Task statement – Write out all of the lines below, exactly and completely.

Collected data –
----
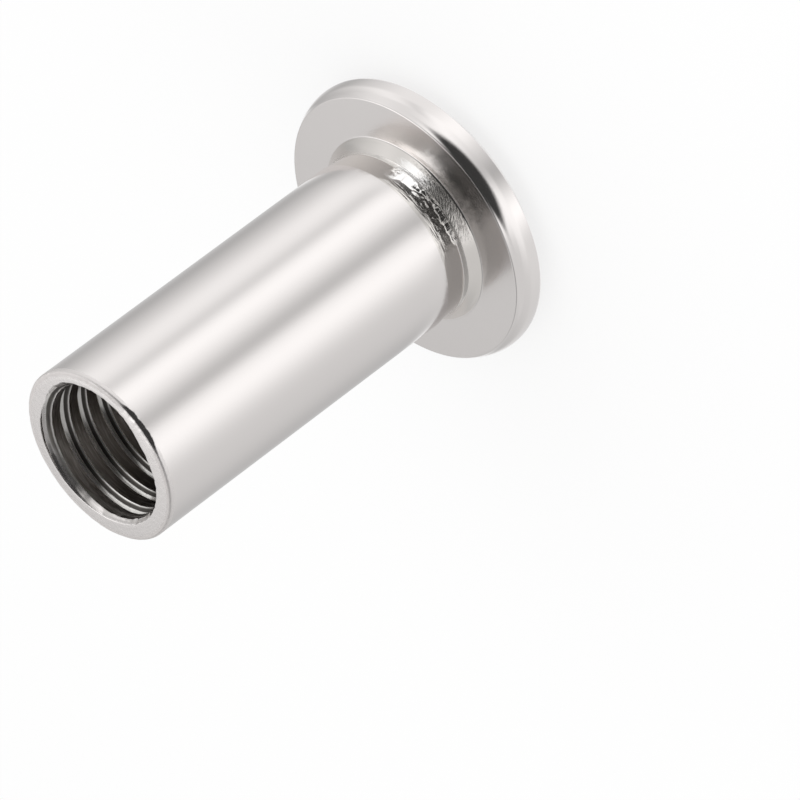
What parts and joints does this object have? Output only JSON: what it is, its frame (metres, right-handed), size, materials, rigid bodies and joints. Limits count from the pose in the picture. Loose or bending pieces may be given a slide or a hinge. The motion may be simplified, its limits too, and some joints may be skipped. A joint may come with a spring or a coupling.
{
  "type": "sleeve nut",
  "caption": "Flat-headed steel sleeve nut with a long internally threaded sleeve, a flared neck and a hex key socket in its bevelled head.",
  "frame": {"origin": "middle of the head's flat face, on which the nut stands", "axes": "+Z along the nut's axis, from the head to the open threaded end"},
  "size_m": [0.016, 0.016, 0.025],
  "materials": {
    "nickel_plate": "bright nickel plating on turned steel"
  },
  "bodies": {
    "root": {"sleeve_nut": "nickel_plate"}
  },
  "joints": []
}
----
The response –
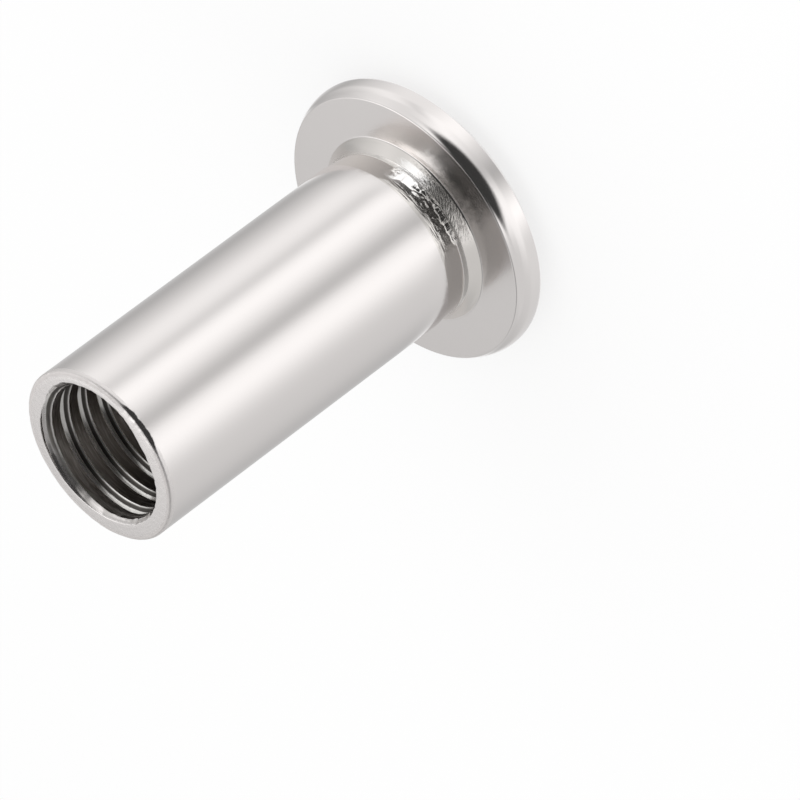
What parts and joints does this object have? Output only JSON: what it is, its frame (metres, right-handed), size, materials, rigid bodies and joints. Limits count from the pose in the picture. Loose or bending pieces may be given a slide or a hinge. The motion may be simplified, its limits too, and some joints may be skipped. A joint may come with a spring or a coupling.
{
  "type": "sleeve nut",
  "caption": "Flat-headed steel sleeve nut with a long internally threaded sleeve, a flared neck and a hex key socket in its bevelled head.",
  "frame": {"origin": "middle of the head's flat face, on which the nut stands", "axes": "+Z along the nut's axis, from the head to the open threaded end"},
  "size_m": [0.016, 0.016, 0.025],
  "materials": {
    "nickel_plate": "bright nickel plating on turned steel"
  },
  "bodies": {
    "root": {"sleeve_nut": "nickel_plate"}
  },
  "joints": []
}